Joe Biden’s State Department moved to cancel a critical State Department program aimed at providing swift and safe evacuations of Americans out of crisis zones just months prior to the fall of Kabul, The National Pulse can exclusively reveal.
The document is dated June 11, 2021, though The National Pulse understands the decision to pause the program may have come as early as February, both undermining the original Trump-era date for the withdrawal of troops from Afghanistan, and certainly giving the Taliban time to threaten American assets and lives on the run up to Joe Biden’s September 11th date of withdrawal.

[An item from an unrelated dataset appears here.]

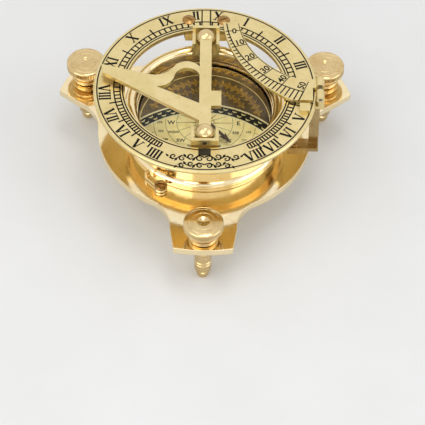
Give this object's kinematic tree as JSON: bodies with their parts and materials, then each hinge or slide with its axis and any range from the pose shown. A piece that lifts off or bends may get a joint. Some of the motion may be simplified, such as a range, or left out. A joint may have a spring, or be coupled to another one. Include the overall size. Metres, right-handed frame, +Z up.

The subject line reads: “(SBU) Contingency and Crisis Response Bureau,” and the body of the document recommends:
“That you direct the discontinuation of the establishment, and termination of, the Contingency and Crisis Response Bureau (CCR), and direct a further review of certain associated Department requirements and capabilities.”
It goes on:
“That you direct the discontinuation of the establishment, and termination of, CCR, consistent with the applicable legal requirements, necessary stakeholder engagement, and any applicable changes to the Foreign Affairs Manual and other requirements.”
The document reveals the recommendations were approved on June 11th 2021.
Speaking exclusively to The National Pulse, former President Donald J. Trump blasted Biden’s irresponsible move:
“My Administration prioritized keeping Americans safe, Biden leaves them behind. Canceling this successful Trump Administration program before the withdrawal that would have helped tens of thousands Americans reach home is beyond disgraceful. Our withdrawal was conditions-based and perfect, it would have been flawlessly executed and nobody would have even known we left. The Biden execution and withdrawal is perhaps the greatest embarrassment to our Country in History, both as a military and humanitarian operation.”